Why I Don't Think Twitter Has a Future

December 12, 2011

It's not that I don't understand the appeal of Twitter and its ability to rapidly spread communications all over the world. I can see how such simple idea makes talking with large groups of people so easy. I even have this blog posting to a Twitter account which I also occasionally add things to as well.

Twitter however has no future in the long run. Sounds pretty stupid to say so but I am sure of it.

The biggest problem it has is exactly what its strength appears to be: the simplicity of the 140 character text message. What can you put in 140 characters? Clearly you can pack quite a bit of information in, with shortcut links and simple #hashtags. The simple text format allows Twitter to rapidly move the information from poster to followers in humongous volumes. Yet the simpleness of the chunk of text will ultimately be its undoing.

Recently it became clear that people in Russia created thousands of Twitter accounts simply for the need to poison the common hashtags people were employing to criticize the government. Tweet enough messages with those hashtags people might be watching for and the real message becomes lost. What can Twitter do to battle this? Not much.

A tweet is not a formal protocol, it has no syntax to speak off other than convention. The whole Twitter concept was an accidental side effect of a different idea entirely. This was the charm of the idea that anyone could broadcast snippets of information and have people read them. We've seen revolutions tweeted in real time and governments watch helplessly to control the flow of information and even try to shut down the entire internet as a last resort.

These last two points seem to tell me that as people in power or people who wish to control their products or idea might use the simplicity of getting a Twitter account combined with powerful tweet generation software and a list of common hashtags to poison the stream with false or random information, as the people in Russia attempted to do. Furthermore I can see people adapting to pushing misinformation or even spam onto the Twitter stream. Imagine if #ows become flooded with Viagra ads and followers duped into following an apparently well-known topic which then switched to all spam all the time, filling up their twitter feed with garbage and making picking out the meaningful stuff impossible.

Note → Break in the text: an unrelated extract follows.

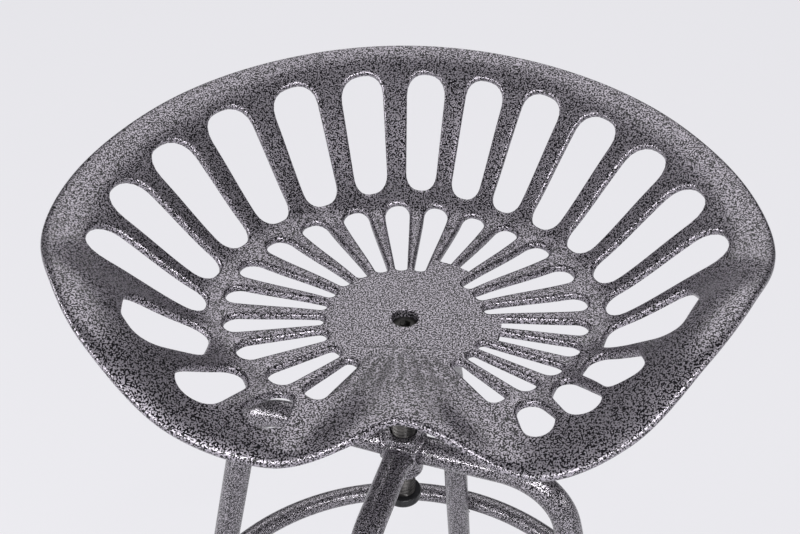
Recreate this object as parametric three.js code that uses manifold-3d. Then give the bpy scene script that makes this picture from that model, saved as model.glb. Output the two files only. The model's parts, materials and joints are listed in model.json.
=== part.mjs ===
// An adjustable tractor seat stool: a pierced cast pan seat on a screw spindle,
// a threaded hub, four bent tube legs and a foot ring.
// Millimetres, +Z up. The origin is on the floor under the spindle, and the
// front of the seat, with its pommel and two thigh lobes, faces -Y.
// Azimuths on the seat are measured from the back (+Y), positive to the right (+X).
import * as THREE from "three";
import { mergeVertices } from "three/addons/utils/BufferGeometryUtils.js";
import Module from "manifold-3d";

const wasm = await Module();
wasm.setup();

// Clearances and cutting
const fitGap = 0.3; // between pieces that seat on or in each other
const overrun = 8; // how far a cutter runs past what it cuts
const underRun = 18; // the same below the pan, which curves away from its cutters

// Overall heights
const seatHeight = 610; // floor to the top of the seat's flat disc
const ringHeight = 260; // floor to the middle of the foot ring

// Seat pan, in plan
const backDepth = 219; // spindle axis to the back rim
const seatHalfWidth = 223.5; // spindle axis to the side of the rim
const lobeReach = 137; // spindle axis to the front of the thigh lobes, along Y
const pommelReach = 102.5; // spindle axis to the front edge of the pommel
const discRadius = 55; // flat disc in the middle
const seatThickness = 5.2;

// Rim radius every 15 degrees from the back to the front, as shares of the
// size that each stretch follows: the back, the sides, the lobes. In front of
// the sides the casting is not quite the same left and right.
const backRimShares = [1, 1.022, 1.052];
const sideRimShares = [1.042, 1.034, 1.022, 1];
const leftFrontRimShares = [0.948, 0.904];
const rightFrontRimShares = [0.933, 0.879];
const leftLobeRimShares = [1.332, 1.117, 0.924];
const rightLobeRimShares = [1.328, 1.151, 0.861];

// Seat pan, in height above the disc, every 15 degrees in the same way
const backRise = 81; // back rim
const sideRise = 64; // side rim
const lobeRise = 3; // lip of a thigh lobe
const backRiseShares = [1, 0.96, 0.89];
const sideRiseShares = [1.053, 1, 0.972, 0.97, 1.07, 0.914, 0.39];
const lobeRiseShares = [1, 0.73, 0];
const dipDepth = 3.5; // how far the pan sinks round the back of the disc

// Every 15 degrees again: the share of the pan, disc to rim, that stays low,
// the share of the dip's depth there, and how far beyond the low part it runs.
const wallStartShares = [0.35, 0.36, 0.37, 0.37, 0.365, 0.355, 0.34, 0.32, 0.29, 0.25, 0.19, 0.1, 0];
const dipShares = [0.8, 0.94, 1, 1, 0.9, 0.68, 0.45, 0.15, -0.14, -0.21, -0.2, -0.14, 0];
const dipRunShare = 0.35;
const lipDrop = 4.5; // how far the rim of a lobe is rolled down
const lipRoll = 14; // and over what width
const lipStartAngle = 100;
const lipSpanAngle = 35;
const pommelRise = 9.1;
const pommelStart = 29; // spindle axis to the crease where the pommel rises
const pommelHalfAngle = 30; // degrees
const creaseSoftness = 2;

// Boss, counterbore and screw hole under the disc
const bossRadius = 32;
const bossDepth = 14; // disc top to boss underside
const bossDraft = 2;
const counterboreRadius = 8.6;
const counterboreDepth = 10.4;
const screwRadius = 5;

// Inner ring of narrow slots: their azimuths in degrees, left side then right,
// and their sizes. The ring is shortest at the front.
const innerAngles = [
  -145.2, -129.3, -110.4, -94.1, -78.3, -63.9, -48.4, -33.7, -18.8, -4.8,
  8.3, 21.1, 33.2, 46.7, 61.4, 77, 90.7, 103, 115.7, 128.4, 141.5,
];
const innerWidthShare = 0.61; // slot width as a share of the slots' spacing
const innerSlotStart = 52;
const innerSlotEnd = 128; // at the back
const innerSlotShortening = 34;
const shorteningStartAngle = 40;
const shorteningSpanAngle = 105;
const shorteningPowerShare = 1.5;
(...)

I am sure that Twitter does have some automatic system to try to deal with this but in the end it will be beaten because there is no real barrier to entry, just like sending emails in bulk is easy. Sure, people come up with ways to stop spam but the spammers will continue to find ways to get through as long as it is profitable to continue. In the case of tweets, especially in countries where the government is wary of its citizens (which is even becoming an issue in the US), the desirability to control what is tweeted is simply too tempting and doesn't even require a whole lot of programming skill.

Imagine paying thousands of people in a poor country to create an email address, obtain a twitter account, and then pass the login information to some third party. The "owner" of these accounts can then build some kind of software which generates tweets which either contain the targeted tags or at least have useful information to attract potential followers. Once people are hooked and some event takes place you want to confuse your massive mis-tweets begin, perhaps all sufficiently different to blunt any filter Twitter might be using, leaving the followers to miss potentially useful information or to render a common hashtag unreliable. Once this works it will be used again and again. The usefulness of posting and following information becomes less valuable the more noisy and unreliable it becomes.

I think of this as a DPTS attack (Distributed Poisoned Tweet Stream). What can Twitter do to combat this? I am sure they have plans in place but like that with email and spam, it's a never ending battle and they are really the only one in position to defend the Twitterverse. At least with email the defenders are themselves distributed and email is not where their value lies. Twitter really has nothing else to offer to support its 8 billion dollar valuation but tiny bits of text being pushed around. If those tiny bits of text are no longer meaningful or reliable or even useful Twitter will vanish as well.

You would think that having control over every tweet that exists would give them an incredible ability to thwart the machinations of the bad guys but the question is where do they draw the line? They need to have clear value to lots of people and not wind up drying up the sources and sinks of tweeting in the name of keeping the stream relevant. So either you filter too much or not enough; somehow I think the likelihood of doing it right is pretty low. Especially if governments really start to invest in poisoning the stream.

If you look at Siri and IBM's Watson's ability to create meaningful sounding dialog and combine with a large number of Twitter accounts it doesn't take much imagination to see how you could create a wall of tweets that look exactly like the people you are trying to drown out or discourage, especially for singular events like revolutions or even bad press.